**What is needed:** Pull out every line in the data that has the string "materials" in it.

**Collected data:**
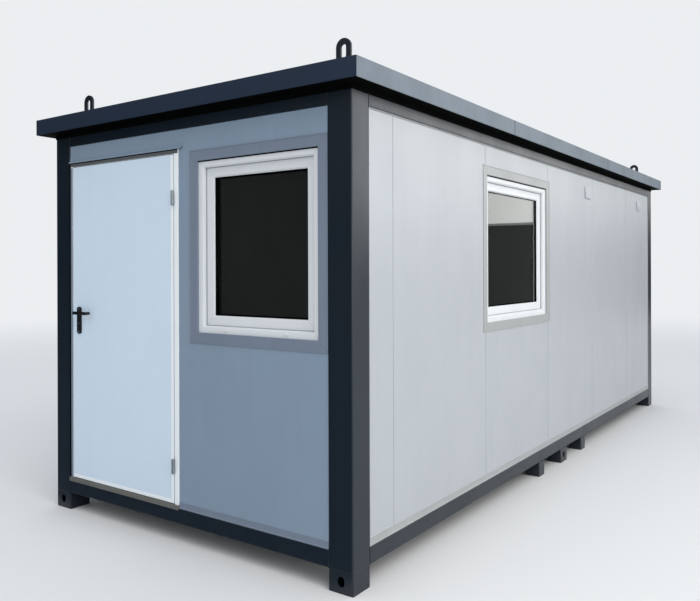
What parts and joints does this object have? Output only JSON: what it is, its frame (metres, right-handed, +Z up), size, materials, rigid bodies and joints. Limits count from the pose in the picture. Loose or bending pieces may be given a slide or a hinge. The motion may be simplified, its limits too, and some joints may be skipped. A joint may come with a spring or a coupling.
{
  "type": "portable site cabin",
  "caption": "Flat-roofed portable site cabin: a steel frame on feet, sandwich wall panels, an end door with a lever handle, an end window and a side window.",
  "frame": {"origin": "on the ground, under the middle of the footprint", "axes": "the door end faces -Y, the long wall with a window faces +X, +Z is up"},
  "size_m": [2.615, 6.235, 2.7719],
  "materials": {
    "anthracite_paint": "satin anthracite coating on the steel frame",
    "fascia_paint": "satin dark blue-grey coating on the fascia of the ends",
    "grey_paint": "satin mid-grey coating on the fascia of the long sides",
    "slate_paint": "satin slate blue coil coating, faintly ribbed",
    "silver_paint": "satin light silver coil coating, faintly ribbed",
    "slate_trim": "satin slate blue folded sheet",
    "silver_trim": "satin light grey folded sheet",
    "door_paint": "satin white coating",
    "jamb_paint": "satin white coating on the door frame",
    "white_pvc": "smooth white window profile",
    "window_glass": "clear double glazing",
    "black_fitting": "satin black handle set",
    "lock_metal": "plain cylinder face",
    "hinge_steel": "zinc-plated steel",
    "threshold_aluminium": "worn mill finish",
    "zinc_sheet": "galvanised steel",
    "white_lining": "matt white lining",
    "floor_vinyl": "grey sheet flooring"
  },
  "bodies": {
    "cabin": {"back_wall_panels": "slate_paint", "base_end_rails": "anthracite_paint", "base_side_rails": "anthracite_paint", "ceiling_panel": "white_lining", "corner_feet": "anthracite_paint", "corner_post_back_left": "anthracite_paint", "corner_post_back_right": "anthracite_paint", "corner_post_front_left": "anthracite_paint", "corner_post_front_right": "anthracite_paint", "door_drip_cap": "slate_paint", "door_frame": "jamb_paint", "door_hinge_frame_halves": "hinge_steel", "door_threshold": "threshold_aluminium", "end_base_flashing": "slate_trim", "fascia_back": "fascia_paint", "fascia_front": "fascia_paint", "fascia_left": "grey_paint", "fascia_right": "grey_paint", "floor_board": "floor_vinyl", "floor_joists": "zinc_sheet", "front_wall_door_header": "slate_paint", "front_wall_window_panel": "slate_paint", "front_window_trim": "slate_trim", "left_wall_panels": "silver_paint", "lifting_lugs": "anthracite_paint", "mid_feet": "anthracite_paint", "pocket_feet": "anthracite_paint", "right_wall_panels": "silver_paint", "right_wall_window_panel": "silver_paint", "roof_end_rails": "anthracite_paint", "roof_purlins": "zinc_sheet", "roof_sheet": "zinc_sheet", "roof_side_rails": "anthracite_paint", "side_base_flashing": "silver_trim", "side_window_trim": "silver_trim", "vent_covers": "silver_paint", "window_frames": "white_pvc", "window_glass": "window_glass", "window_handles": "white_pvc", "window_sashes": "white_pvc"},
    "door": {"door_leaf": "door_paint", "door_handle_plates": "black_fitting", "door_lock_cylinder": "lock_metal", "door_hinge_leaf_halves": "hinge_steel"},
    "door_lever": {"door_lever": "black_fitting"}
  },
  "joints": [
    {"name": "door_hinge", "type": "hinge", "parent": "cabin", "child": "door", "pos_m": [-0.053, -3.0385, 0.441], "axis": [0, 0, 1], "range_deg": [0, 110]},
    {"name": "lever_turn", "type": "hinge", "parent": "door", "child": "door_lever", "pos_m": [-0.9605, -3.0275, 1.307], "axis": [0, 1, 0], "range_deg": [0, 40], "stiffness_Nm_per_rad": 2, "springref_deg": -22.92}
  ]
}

**Output below:**
What parts and joints does this object have? Output only JSON: what it is, its frame (metres, right-handed, +Z up), size, materials, rigid bodies and joints. Limits count from the pose in the picture. Loose or bending pieces may be given a slide or a hinge. The motion may be simplified, its limits too, and some joints may be skipped. A joint may come with a spring or a coupling.
  "materials": {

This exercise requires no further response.